Mastic:  Whenever edges or cuts of fiberglass are exposed, we seal the fiberglass with CP-11 or CP-10 Vi-Cryl white mastic.  This mastic is a fibrous based paint which will seal the fiberglass from water.  Mastic can also be used to paint the ASJ jacket of Fiberglass Pipe Insulation to protect the jacketing from weather (great for use in exposed crawlspaces).  Tip: CP-11 is brush grade (most popular), CP-10 is trowel grade.

if the conduit is causing the problem,  this will isolate and weather seal the gap.


as far as stuff touching the compressor,  open the unit,  bend the crap out of the way.  use zip ties if you have to.

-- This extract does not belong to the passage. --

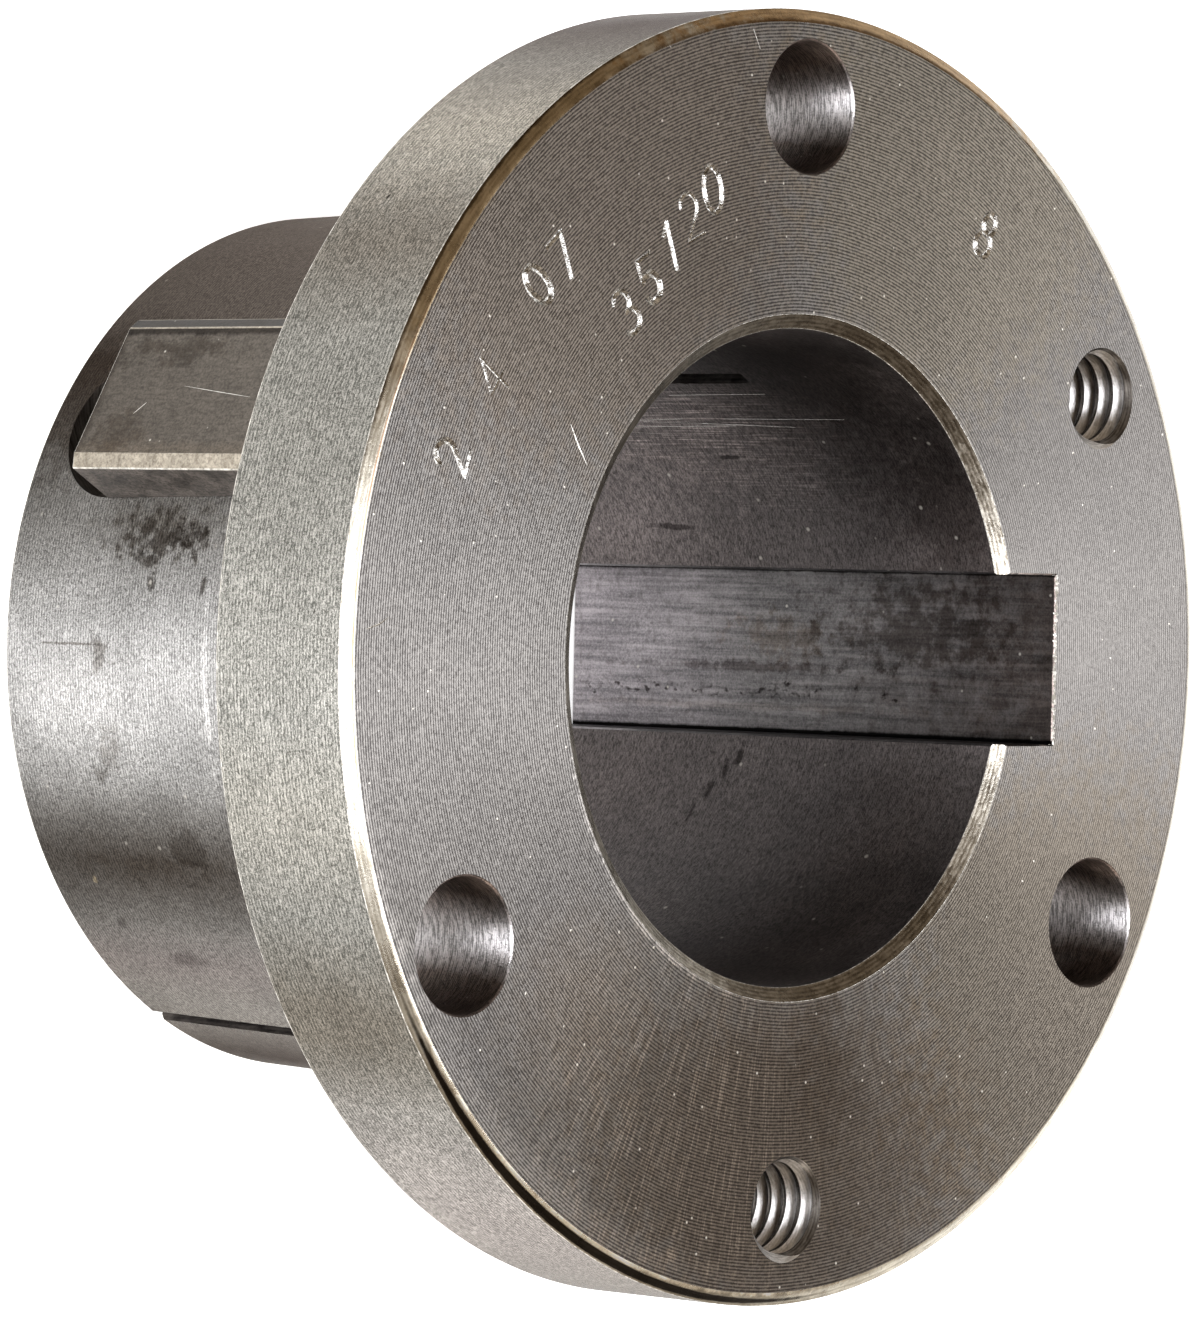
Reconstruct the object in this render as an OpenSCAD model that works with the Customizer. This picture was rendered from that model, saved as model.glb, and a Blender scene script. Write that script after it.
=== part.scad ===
// Split taper bushing: a flanged barrel with a keyed bore, slit lengthways so
// that it can close on a shaft, and a square-ended key in a milled pocket on
// the outside of the taper. It stands on the small end of the barrel, at z = 0.
// +Z runs up the bore and out of the flange face, and +Y points at the keyway.

/* [Flange] */
// Thickness of the flange
flange_t = 12.4; // [8:0.1:20]
// Width of the chamfer round the flange face, across the face
face_chamfer = 0.94; // [0.2:0.02:1.6]
// Angle of the chamfers at the flange face and at the bore, from the face
chamfer_angle = 30; // [20:1:45]

/* [Barrel] */
// Length of the bushing through the bore
bushing_l = 49.2; // [44:0.1:80]
// Diameter of the barrel at its small end
small_end_d = 65; // [63:0.1:66.5]
// The barrel tapers by one in this much, on the diameter
taper = 16; // [14:0.5:40]
// Edge break on the small end
small_end_chamfer = 0.45; // [0.1:0.05:1]
// Fillet where the barrel meets the back of the flange
shoulder_r = 0.8; // [0.3:0.1:1.2]

/* [Bore] */
// Diameter of the shaft bore
bore_d = 47.625; // [42:0.005:49]
// Width of the chamfer at each end of the bore, across the face
bore_chamfer = 1.04; // [0.2:0.02:1.6]
// Width of the keyway in the bore
keyway_w = 12.7; // [6:0.1:14]
// Depth of the keyway below the top of the bore wall
keyway_depth = 5.62; // [2:0.02:6.4]

/* [Saw cut] */
// Width of the saw cut that slits the barrel on both sides
slit_w = 1.4; // [0.8:0.1:2.4]
// Solid length left between the end of the cut and the back of the flange
slit_land = 3.7; // [2:0.1:10]
// Angle of the cut from the keyway
slit_angle = 60; // [50:1:70]

/* [External key] */
// Width of the key
key_w = 12.7; // [8:0.1:13]
// Height of the key, from the floor of its pocket to its top
key_h = 7.5; // [6:0.02:9]
// Height that the key stands above the taper, at the middle of its length
key_stand = 3.56; // [2:0.02:5]
// Width of the chamfer on the long top edges of the key, across the top
key_chamfer_w = 1; // [0.2:0.1:2]
// Depth of that chamfer, down the side
key_chamfer_h = 0.45; // [0.2:0.05:1.4]
// Clearance between the key and each side of its pocket
key_clear = 0.02; // [0.01:0.01:0.1]
// Land between the round end of the pocket and the small end
pocket_land = 2.8; // [1:0.1:8]
// Land between the round end of the pocket and the back of the flange
pocket_shoulder = 0.7; // [0.3:0.1:6]
// Angle of the key from the keyway
key_angle = 150; // [140:1:160]

/* [Screw holes] */
// Diameter of the clearance holes
clear_d = 9.6; // [5:0.05:14]
// Gap between a clearance hole and the big end of the taper
hole_gap = 1.35; // [0.8:0.05:6]
// Wall left between a clearance hole and the rim of the flange
rim_wall = 2.23; // [1.6:0.01:12]
// Edge break at both ends of a clearance hole
clear_edge = 0.12; // [0.05:0.01:0.3]
// Drilled diameter of the tapped jacking holes
tap_d = 6.6; // [3:0.05:6.8]
// Diameter of the countersink at both ends of a tapped hole
tap_sink_d = 7.9; // [7:0.05:9.5]

/* [Hidden] */

$fn = 96;
eps = 0.01;         // overlap that keeps a cut clean and a joined solid joined
over = 5;           // how far a cutter runs past the solid

keyway_dir = 90;    // the keyway points along +Y
clear_dirs = [for (a = [90, 210, 330]) keyway_dir + a];
tap_dirs = [for (a = [30, 270]) keyway_dir + a];

bore_r = bore_d / 2;
flange_z = bushing_l - flange_t;                   // back face of the flange
face_drop = face_chamfer * tan(chamfer_angle);     // depth of the rim chamfer
bore_drop = bore_chamfer * tan(chamfer_angle);     // depth of a bore chamfer

function taper_r(z) = (small_end_d + z / taper) / 2;   // barrel radius at z

hole_circle_r = taper_r(flange_z) + hole_gap + clear_d / 2;
flange_r = hole_circle_r + clear_d / 2 + rim_wall;

pocket_w = key_w + 2 * key_clear;
key_low = pocket_land + pocket_w / 2;              // the key's square ends lie
key_high = flange_z - pocket_shoulder - pocket_w / 2;  // on the pocket's centres
key_l = key_high - key_low;
key_top = taper_r((key_low + key_high) / 2) + key_stand;
pocket_floor = key_top - key_h;

// The turned blank, bored and chamfered: one revolved section
module turned_blank() {
    rotate_extrude() {
        polygon([
            [bore_r + bore_chamfer, 0],
            [taper_r(0) - small_end_chamfer, 0],
            [taper_r(small_end_chamfer), small_end_chamfer],
            [taper_r(flange_z), flange_z],
            [flange_r, flange_z],
            [flange_r, bushing_l - face_drop],
            [flange_r - face_chamfer, bushing_l],
            [bore_r + bore_chamfer, bushing_l],
            [bore_r, bushing_l - bore_drop],
            [bore_r, bore_drop],
        ]);
        shoulder_fillet();
    }
}

// Section of the fillet in the corner between the taper and the flange
module shoulder_fillet() {
    start_z = flange_z - shoulder_r;
    start_r = taper_r(start_z);
    difference() {
        translate([start_r - eps, start_z])
            square(shoulder_r + eps);
        translate([start_r + shoulder_r, start_z])
            circle(r = shoulder_r);
    }
}

// Keyway that the shaft's key slides through, open at both ends
module keyway() {
    rotate([0, 0, keyway_dir])
        translate([0, -keyway_w / 2, -over])
            cube([bore_r + keyway_depth, keyway_w, bushing_l + 2 * over]);
}

// One pass of a saw across the barrel: it slits both walls from the small end
module saw_cut() {
    cut_h = flange_z - slit_land + over;
    rotate([0, 0, keyway_dir + slit_angle])
        translate([0, 0, cut_h / 2 - over])
            cube([2 * flange_r + 2 * over, slit_w, cut_h], center = true);
}

// End-milled pocket for the external key, full round at both ends
module key_pocket() {
    rotate([0, 0, keyway_dir + key_angle])
        translate([pocket_floor, 0, 0])
            rotate([0, 90, 0])
                linear_extrude(taper_r(flange_z) + over - pocket_floor) {
                    for (z = [key_low, key_high])
                        translate([-z, 0])
                            circle(d = pocket_w);
                    translate([-key_high, -pocket_w / 2])
                        square([key_l, pocket_w]);
                }
}

// A hole drilled through the flange, with a cone at each mouth
module flange_hole(direction, hole_d, mouth_d) {
    cone_h = (mouth_d - hole_d) / 2 + eps;
    rotate([0, 0, direction])
        translate([hole_circle_r, 0, 0]) {
            translate([0, 0, flange_z - over])
                cylinder(d = hole_d, h = flange_t + 2 * over);
            translate([0, 0, bushing_l + eps - cone_h])
                cylinder(d1 = hole_d, d2 = mouth_d, h = cone_h);
            translate([0, 0, flange_z - eps])
                cylinder(d1 = mouth_d, d2 = hole_d, h = cone_h);
        }
}

module bushing_body() {
    color("darkgray")
        difference() {
            turned_blank();
            keyway();
            saw_cut();
            key_pocket();
            for (a = clear_dirs)
                flange_hole(a, clear_d, clear_d + 2 * clear_edge);
            for (a = tap_dirs)
                flange_hole(a, tap_d, tap_sink_d);
        }
}

// The key: bar stock with its long top edges chamfered, sawn square
module external_key() {
    half = key_w / 2;
    color("dimgray")
        rotate([0, 0, keyway_dir + key_angle])
            translate([0, 0, key_low])
                linear_extrude(key_l)
                    polygon([
                        [pocket_floor, -half],
                        [key_top - key_chamfer_h, -half],
                        [key_top, key_chamfer_w - half],
                        [key_top, half - key_chamfer_w],
                        [key_top - key_chamfer_h, half],
                        [pocket_floor, half],
                    ]);
}

bushing_body();
external_key();
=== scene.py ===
import math
import bmesh
import bpy
import numpy as np
from mathutils import Matrix


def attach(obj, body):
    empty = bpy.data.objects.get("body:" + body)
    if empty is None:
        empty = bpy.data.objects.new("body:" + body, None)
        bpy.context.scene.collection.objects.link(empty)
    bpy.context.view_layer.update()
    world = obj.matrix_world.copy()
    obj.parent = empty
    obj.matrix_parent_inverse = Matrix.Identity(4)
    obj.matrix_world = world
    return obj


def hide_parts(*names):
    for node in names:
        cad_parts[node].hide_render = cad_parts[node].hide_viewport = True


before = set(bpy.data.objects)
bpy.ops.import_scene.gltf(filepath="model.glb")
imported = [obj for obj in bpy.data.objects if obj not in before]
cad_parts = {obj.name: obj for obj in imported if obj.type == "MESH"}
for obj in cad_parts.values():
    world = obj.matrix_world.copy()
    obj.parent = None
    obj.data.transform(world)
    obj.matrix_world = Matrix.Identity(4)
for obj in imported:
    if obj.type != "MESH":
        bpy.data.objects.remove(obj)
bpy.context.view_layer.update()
scene = bpy.context.scene
metre = 0.001  # everything below is in millimetres and goes to metres through this
rng = np.random.default_rng(24)
print("frame loaded:", sorted(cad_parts))

# camera, at the photograph's viewing angle
camera = dict(
    place=(-6.978, -390.748, 386.192),
    turn=(-2.1647, -47.6007, 91.8329),
    lens=195.2,
    sensor=36,
    near=10,
    far=20000,
)
lens = bpy.data.cameras.new("camera")
lens.lens = camera["lens"]
lens.sensor_width = camera["sensor"]
lens.clip_start = camera["near"] * metre
lens.clip_end = camera["far"] * metre
eye = bpy.data.objects.new("camera", lens)
eye.location = [v * metre for v in camera["place"]]
eye.rotation_euler = [math.radians(v) for v in camera["turn"]]
scene.collection.objects.link(eye)
scene.camera = eye
scene.view_settings.view_transform = "Standard"


def linear(hexColour):  # sRGB hex to linear
    parts = [int(hexColour[i:i + 2], 16) / 255 for i in (1, 3, 5)]
    return [c / 12.92 if c <= 0.04045 else ((c + 0.055) / 1.055) ** 2.4 for c in parts] + [1.0]


def addNode(tree, kind, links, **settings):  # gives the node's first live output
    node = tree.nodes.new("ShaderNode" + kind)
    for name, value in settings.items():
        setattr(node, name, value)
    for key, value in links.items():
        named = [s for s in node.inputs if s.enabled and s.name == key]
        socket = node.inputs[key] if isinstance(key, int) else named[0]
        if isinstance(value, bpy.types.NodeSocket):
            tree.links.new(value, socket)
        else:
            socket.default_value = value
    return next((s for s in node.outputs if s.enabled), None)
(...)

it appears to me, the unit is vibration isolated, but the piping is not

or rather the conduit for the pipe


----------



## WyrTwister (Dec 6, 2015)

Never thought about it before .  

     Non - Metallic Liquid Tight might be a little better than Liquid Tight with the spiral metal core ?

God bless 
Wyr


----------



## WyrTwister (Dec 7, 2015)

frodo said:


> always been my experience to remove the bolts hold the condenser, not lock it down.
> 
> think about it.  if you cause it to become ridgid to the frame,  when it shakes it will transfer he shake to the cabinet
> 
> ...



     I agree , try loosening the bolts , instead of tightening them down .

God bless
Wyr


----------



## frodo (Dec 7, 2015)

WyrTwister said:


> Never thought about it before .
> 
> Non - Metallic Liquid Tight might be a little better than Liquid Tight with the spiral metal core ?
> 
> ...




you do not want any metal, bridging the unit to the conduit

i do not know liquid tite

i know childers cp-11

we use it on commercial jobs


----------



## mhylmz (Dec 8, 2015)

With "conduit", I meant the electrical liquid-tight metallic one.  It is attached to unit as expected.

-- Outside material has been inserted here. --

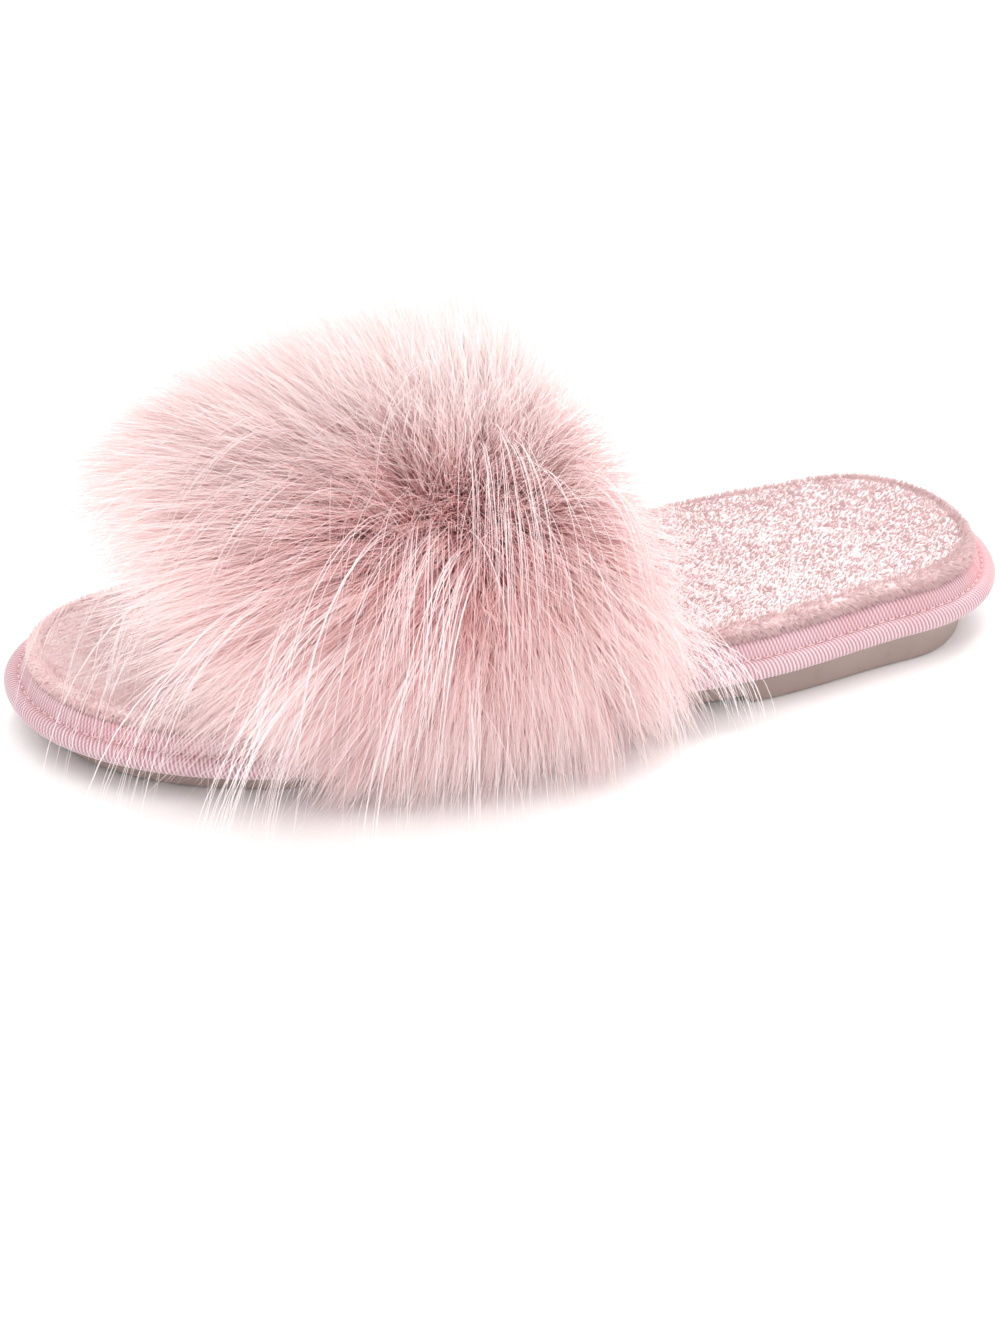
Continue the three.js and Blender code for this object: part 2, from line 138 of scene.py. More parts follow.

The lineset cover is PVC, it does not directly touch the unit. There is a 12" gap, but the lineset is wrapped inside another PVC tape between the lineset cover and the unit, and it touches the unit. I will use the mastic as recommended.

Thanks for the great tip everyone. I will work on the table idea soon.


----------



## Bill_Christian (Aug 19, 2021)

mhylmz said:


> We have installed a Fujitsu AOU48RLXFZ1 outdoor unit on the exterior wall of our house. There are 6 indoor units connected to this outdoor unit. This is in San Francisco Bay Area.
> 
> When the outdoor unit is running, it creates a significant amount of vibration and noise. Although there are vibration dampening neoprene pads under the feet (between unit feet and wall bracket), it still vibrates the whole wall when it runs on high. It is also very loud behind it. I measured about 72dB at low frequencies (~125Hz) at about 3 feet distance from the back of the unit. The compressor seems to be source of all vibration. The fan is very quiet. Condenser seems to have a high level of low frequency noise. The mix of vibration and low frequency noise is very irritating. I can hear the noise behind 3 walls in the next room.
> 
> ...


This is a long shot but could be an easy fix. If compressor vibrates at same frequency as wall, or a multiple (twice, triple, half, a third) or fraction (2 to 3, 2 to 5...) it can get REALLY loud. If it's a variable speed compressor (most new ones ARE), can you limit it to not hit the magic number? (Watch the video of the Tacoma Narrows Bridge to see what matching frequencies can do.) I have see this with a big rooftop unit, when supply fan hits magic speed the whole roof goes "live".


----------